▸ **Direction**
Among the entries below, extract exactly the lines that run from the one with "Keep writing the Blender" through the one with "obj.data.transform(world)", both ends included.

▸ **Data provided**

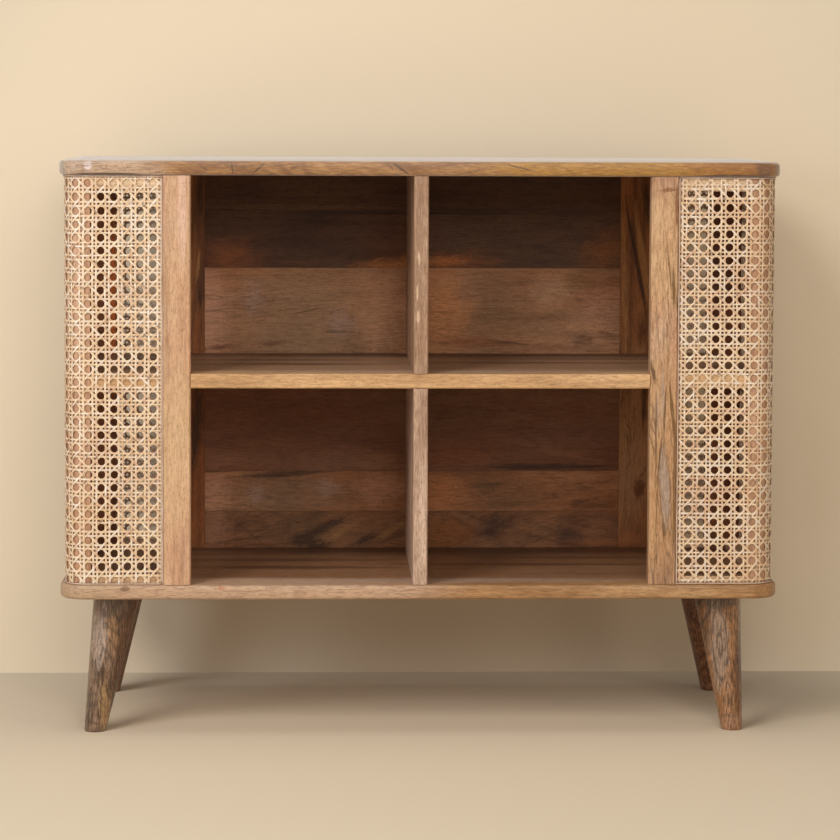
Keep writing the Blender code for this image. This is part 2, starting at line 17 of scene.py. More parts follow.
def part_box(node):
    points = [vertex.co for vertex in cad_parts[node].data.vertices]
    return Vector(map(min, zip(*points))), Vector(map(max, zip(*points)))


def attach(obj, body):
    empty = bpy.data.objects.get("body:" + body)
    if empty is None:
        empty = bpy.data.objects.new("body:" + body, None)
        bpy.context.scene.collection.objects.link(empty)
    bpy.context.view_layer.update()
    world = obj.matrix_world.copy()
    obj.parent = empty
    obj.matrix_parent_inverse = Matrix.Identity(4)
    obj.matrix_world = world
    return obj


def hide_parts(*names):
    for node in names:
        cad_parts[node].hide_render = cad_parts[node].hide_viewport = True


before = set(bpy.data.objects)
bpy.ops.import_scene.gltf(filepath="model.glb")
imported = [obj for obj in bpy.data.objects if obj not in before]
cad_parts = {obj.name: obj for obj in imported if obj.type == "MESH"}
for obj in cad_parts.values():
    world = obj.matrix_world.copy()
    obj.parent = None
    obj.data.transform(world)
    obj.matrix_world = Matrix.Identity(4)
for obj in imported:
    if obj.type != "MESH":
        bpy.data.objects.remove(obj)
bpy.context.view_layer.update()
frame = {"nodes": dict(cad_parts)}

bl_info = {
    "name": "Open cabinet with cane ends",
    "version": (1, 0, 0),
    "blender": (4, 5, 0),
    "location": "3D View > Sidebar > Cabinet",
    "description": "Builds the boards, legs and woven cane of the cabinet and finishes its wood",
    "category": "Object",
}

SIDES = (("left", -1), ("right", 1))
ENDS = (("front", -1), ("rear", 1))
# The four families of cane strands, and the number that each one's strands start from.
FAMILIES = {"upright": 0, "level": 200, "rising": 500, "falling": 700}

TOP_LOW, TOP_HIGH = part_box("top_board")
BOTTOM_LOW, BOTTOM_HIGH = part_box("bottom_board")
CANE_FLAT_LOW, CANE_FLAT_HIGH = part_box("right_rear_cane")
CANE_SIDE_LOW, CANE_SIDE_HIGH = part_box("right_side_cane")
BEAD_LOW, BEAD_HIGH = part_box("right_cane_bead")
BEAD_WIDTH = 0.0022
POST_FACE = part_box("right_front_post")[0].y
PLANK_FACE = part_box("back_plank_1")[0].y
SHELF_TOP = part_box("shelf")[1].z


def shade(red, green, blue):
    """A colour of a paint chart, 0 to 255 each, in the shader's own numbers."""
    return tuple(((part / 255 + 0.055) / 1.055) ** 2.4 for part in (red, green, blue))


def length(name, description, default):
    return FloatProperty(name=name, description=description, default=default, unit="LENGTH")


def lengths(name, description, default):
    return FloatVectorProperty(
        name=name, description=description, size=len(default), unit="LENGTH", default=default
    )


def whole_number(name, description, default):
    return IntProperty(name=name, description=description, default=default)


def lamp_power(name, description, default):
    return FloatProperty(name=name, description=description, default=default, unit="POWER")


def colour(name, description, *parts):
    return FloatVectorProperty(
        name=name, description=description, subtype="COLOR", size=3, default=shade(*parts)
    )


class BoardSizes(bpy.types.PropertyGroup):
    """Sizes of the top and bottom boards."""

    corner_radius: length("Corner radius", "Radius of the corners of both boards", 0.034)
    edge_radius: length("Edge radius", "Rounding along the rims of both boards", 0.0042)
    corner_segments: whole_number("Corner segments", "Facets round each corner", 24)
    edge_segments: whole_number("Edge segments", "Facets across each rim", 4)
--
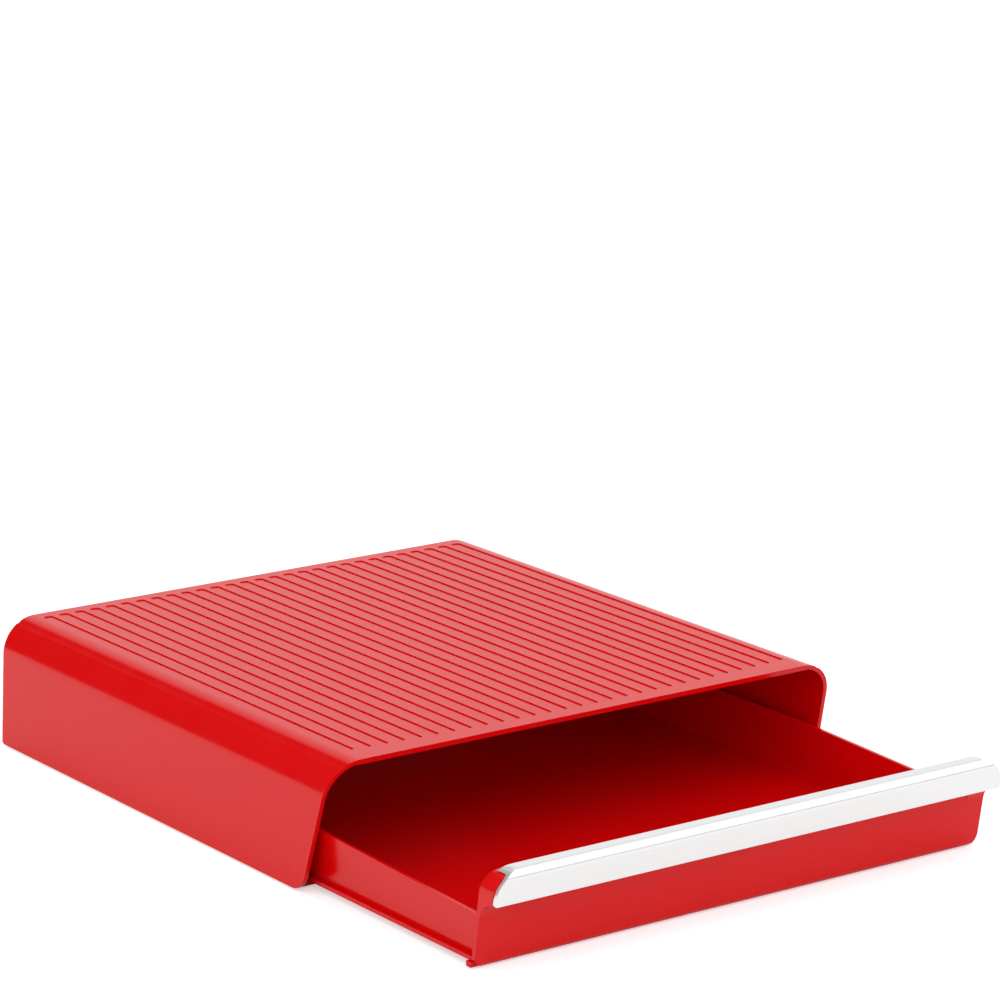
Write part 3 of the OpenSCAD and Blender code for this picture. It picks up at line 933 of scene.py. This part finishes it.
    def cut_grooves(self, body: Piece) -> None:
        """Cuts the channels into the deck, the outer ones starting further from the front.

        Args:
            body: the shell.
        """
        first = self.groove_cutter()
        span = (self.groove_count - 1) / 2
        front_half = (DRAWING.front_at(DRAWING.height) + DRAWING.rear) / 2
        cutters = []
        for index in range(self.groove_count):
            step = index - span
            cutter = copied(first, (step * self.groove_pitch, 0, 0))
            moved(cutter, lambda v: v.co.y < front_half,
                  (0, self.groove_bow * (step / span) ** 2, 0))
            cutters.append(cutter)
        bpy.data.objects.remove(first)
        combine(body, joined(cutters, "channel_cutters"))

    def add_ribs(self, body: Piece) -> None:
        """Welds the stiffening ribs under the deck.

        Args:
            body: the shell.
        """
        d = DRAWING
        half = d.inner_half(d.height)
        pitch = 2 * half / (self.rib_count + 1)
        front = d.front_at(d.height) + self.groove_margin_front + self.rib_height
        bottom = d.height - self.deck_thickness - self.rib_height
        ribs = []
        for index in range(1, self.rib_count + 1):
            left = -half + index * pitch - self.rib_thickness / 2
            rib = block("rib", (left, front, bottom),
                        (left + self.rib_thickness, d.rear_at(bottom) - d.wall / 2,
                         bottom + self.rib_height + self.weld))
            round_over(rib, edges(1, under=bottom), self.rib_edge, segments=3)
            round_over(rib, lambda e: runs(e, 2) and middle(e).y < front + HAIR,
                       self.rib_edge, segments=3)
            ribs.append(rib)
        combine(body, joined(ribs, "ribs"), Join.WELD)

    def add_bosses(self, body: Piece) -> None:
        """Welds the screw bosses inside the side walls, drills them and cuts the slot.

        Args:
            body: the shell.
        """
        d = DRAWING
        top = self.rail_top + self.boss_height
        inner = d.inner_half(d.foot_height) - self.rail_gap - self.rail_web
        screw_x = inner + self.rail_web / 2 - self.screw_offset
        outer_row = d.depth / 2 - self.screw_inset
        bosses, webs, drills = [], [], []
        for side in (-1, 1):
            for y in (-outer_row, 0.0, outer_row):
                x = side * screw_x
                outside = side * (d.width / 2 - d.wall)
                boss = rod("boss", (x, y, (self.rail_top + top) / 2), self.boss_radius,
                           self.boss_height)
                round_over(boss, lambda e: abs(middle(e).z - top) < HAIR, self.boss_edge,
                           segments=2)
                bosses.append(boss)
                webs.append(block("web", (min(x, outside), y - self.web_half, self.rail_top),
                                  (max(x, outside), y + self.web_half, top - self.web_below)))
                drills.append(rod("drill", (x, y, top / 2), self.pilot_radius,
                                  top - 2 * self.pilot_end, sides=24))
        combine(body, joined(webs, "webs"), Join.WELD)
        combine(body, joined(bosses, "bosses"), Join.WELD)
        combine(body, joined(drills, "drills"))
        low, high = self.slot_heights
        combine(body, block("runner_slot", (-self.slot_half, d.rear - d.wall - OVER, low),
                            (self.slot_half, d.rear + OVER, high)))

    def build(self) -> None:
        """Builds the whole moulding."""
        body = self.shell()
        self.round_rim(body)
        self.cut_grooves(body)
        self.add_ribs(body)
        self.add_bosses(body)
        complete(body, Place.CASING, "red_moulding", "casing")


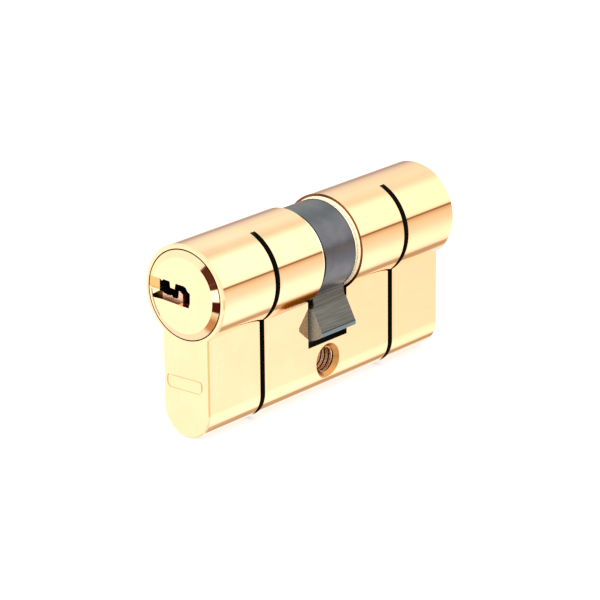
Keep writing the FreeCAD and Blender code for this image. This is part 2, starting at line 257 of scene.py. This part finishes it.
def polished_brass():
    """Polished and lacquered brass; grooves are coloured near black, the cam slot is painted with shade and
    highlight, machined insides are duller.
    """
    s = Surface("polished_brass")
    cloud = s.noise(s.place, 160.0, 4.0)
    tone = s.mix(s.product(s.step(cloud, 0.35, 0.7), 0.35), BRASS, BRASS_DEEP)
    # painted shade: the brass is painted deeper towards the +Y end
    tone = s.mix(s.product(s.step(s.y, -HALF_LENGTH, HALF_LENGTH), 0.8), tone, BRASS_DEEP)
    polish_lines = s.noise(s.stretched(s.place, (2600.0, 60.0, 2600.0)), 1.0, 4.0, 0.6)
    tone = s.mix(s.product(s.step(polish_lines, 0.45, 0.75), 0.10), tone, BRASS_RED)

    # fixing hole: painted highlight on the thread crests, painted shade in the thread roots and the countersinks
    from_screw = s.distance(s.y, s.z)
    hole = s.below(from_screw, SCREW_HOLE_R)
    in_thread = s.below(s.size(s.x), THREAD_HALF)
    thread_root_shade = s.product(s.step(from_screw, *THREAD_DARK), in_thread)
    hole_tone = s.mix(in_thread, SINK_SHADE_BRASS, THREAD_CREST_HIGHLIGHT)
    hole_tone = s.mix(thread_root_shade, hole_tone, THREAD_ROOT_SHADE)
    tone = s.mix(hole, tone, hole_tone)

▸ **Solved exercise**
Keep writing the Blender code for this image. This is part 2, starting at line 17 of scene.py. More parts follow.
def part_box(node):
    points = [vertex.co for vertex in cad_parts[node].data.vertices]
    return Vector(map(min, zip(*points))), Vector(map(max, zip(*points)))


def attach(obj, body):
    empty = bpy.data.objects.get("body:" + body)
    if empty is None:
        empty = bpy.data.objects.new("body:" + body, None)
        bpy.context.scene.collection.objects.link(empty)
    bpy.context.view_layer.update()
    world = obj.matrix_world.copy()
    obj.parent = empty
    obj.matrix_parent_inverse = Matrix.Identity(4)
    obj.matrix_world = world
    return obj


def hide_parts(*names):
    for node in names:
        cad_parts[node].hide_render = cad_parts[node].hide_viewport = True


before = set(bpy.data.objects)
bpy.ops.import_scene.gltf(filepath="model.glb")
imported = [obj for obj in bpy.data.objects if obj not in before]
cad_parts = {obj.name: obj for obj in imported if obj.type == "MESH"}
for obj in cad_parts.values():
    world = obj.matrix_world.copy()
    obj.parent = None
    obj.data.transform(world)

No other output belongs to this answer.